What are the Stages of DUI Trial?

If a defendant does not enter a plea bargain, their case will go to trial. The following are the steps that the defendant may expect if their case goes to trial:

  • Pretrial motions;
  • The trial;
  • Sentencing; and
  • DUI appeal.

Prior to a trial, the defendant’s attorney may bring about various motions, called pretrial motions, which attempt to exclude damaging evidence from being used by the prosecution during the trial. These motions typically include attempts to suppress BAC testing results, incriminating statements made during an arrest, and any other possible evidence.

The trial phase includes:

  • Choosing a jury;
  • Opening statements by the prosecution and defense;
  • Testimony from witnesses, including law enforcement;
  • Jury deliberations; and
  • The verdict.

If the defendant is convicted of a DUI, they may face several possible consequences, including:

  • Incarceration in jail;
  • Criminal fines;
  • Community service;
  • Installation of an ignition interlock device; and
  • Other possible penalties.

If applicable, the defendant may appeal their DUI conviction. The defendant’s attorney will submit a request which asks a higher court to review the case for any legal errors.

Even after the trial phase is completed, the defendant may still be required to handle administrative matters which are related to the DUI charges. For example, a defendant may be required to attend a mandatory DUI traffic course or meet with a probation officer as a condition of their sentencing.

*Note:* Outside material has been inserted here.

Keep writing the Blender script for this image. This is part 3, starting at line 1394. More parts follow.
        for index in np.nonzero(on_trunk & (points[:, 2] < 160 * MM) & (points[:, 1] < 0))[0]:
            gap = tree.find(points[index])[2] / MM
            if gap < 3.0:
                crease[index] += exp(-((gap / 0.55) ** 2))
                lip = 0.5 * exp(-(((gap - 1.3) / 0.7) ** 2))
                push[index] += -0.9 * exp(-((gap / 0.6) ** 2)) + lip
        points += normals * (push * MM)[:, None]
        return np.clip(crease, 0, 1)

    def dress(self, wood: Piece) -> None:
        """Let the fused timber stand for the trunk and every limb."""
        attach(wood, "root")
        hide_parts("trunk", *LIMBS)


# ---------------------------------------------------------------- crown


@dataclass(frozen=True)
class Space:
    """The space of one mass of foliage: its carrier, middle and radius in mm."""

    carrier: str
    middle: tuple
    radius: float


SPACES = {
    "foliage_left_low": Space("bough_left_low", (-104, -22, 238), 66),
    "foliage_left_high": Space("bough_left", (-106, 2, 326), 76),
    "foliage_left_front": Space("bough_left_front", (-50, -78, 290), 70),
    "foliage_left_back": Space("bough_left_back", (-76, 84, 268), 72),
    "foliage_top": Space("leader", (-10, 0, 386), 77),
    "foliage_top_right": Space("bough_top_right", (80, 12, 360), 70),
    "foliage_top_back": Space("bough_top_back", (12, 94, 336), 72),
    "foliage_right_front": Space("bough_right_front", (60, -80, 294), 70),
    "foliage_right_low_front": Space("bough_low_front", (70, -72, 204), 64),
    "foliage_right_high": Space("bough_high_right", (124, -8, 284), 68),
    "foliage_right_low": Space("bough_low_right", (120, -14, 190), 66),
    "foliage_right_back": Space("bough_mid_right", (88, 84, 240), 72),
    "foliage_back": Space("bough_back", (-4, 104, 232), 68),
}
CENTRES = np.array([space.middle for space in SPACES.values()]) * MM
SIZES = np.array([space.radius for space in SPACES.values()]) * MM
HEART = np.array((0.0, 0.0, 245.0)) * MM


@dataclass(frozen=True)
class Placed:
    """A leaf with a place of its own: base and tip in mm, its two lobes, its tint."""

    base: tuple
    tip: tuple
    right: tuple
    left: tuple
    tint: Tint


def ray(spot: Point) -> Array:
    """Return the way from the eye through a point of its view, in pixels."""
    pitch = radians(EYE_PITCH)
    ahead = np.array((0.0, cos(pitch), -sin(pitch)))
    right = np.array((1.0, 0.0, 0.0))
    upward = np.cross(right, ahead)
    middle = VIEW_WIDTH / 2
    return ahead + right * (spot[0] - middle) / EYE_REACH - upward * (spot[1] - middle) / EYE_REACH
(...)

Should I Seek Legal Counsel?

It is essential to seek the assistance of an experienced DUI/DWI lawyer if you are involved in any DUI case. DUI cases may be complex, especially if the incident involved a serious injury or property damage.

As noted above, you may also be facing serious charges that may have serious and life-altering consequences. Your lawyer can review your case, ensure your rights are protected, and represent you during any court appearances.